Echos de la scène: Nostalgies d’un temps (Propos de Stephan Grögler recueills par Carmelo Agnello)
Malgré des racines viennoises et une culture musicale qui m’a porté tout naturellement vers ce répertoire, j’ai eu très tôt l’impression que la tradition qui s’était emparée de cette œuvre tellement connue ne la servait pas vraiment. Passée la sensation de vertige qui nous saisit face à la profusion de musique, de rebondissements dramatiques, après avoir fredonné ces airs qui semblent avoir toujours fait partie de notre mémoire collective, il restait toujours un goût de désuet, de démodé.

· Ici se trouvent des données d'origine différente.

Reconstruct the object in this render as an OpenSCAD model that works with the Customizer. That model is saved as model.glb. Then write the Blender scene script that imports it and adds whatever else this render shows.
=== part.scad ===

La Veuve joyeuse n’échappait pas à l’idée que l’on se fait souvent aujourd’hui du genre tout entier. Une œuvre victime d’une sorte d’incompréhension dans laquelle on s’est longtemps complu, d’une tradition / malversation qui lui faisait perdre une grande partie de sa splendeur.
Il m’a donc paru nécessaire de retrouver, derrière le tourbillon de la vie mondaine, le divertissement programmé, derrière les histoires de grisettes, cette nostalgie qui saisit la Vienne de l’époque et d’où jaillissent les nouveaux ferments de l’art et de la pensée occidentale.
Malgré le charme certain de ses mélodies, il m’a semblé important de chercher à comprendre et à montrer à un public d’aujourd’hui, ce à quoi Lehar cherche à échapper lorsqu’il cultive cette ironie permanente, ce décalage par rapport à la réalité, ce qu’il veut nous dire lorsqu’il joue avec la caricature, avec l’absurde. Une « Veuve joyeuse » comme une construction fragile faite d’éléments contradictoires, où le sérieux se cache derrière le burlesque et où, derrière la mélodie populaire, pointe une écriture moderne déjà consciente des bouleversements que connaîtra la musique et qui partiront justement de cette Vienne qui voit naître l’œuvre.
L’espace que j’ai voulu donner à ce vertige doit avant tout signifier une perte de repères qui trouve dans l’accumulation et la profusion cette griserie d’un refus du réel. Une scène tournante qui donne à la valse un caractère mécanique lourd de connotations graves et inquiétantes, un luxe qui n’a plus que valeur de citation, de référence à un monde d’apparences, d’illusion où la solitude et l’angoisse guette les personnages. Sans arriver au tragique et à l’extravagance des figures d’un Otto Dix, c’est vers le peintre Van Dongen que m’ont attention s’est portée pour construire les silhouettes de ces personnages.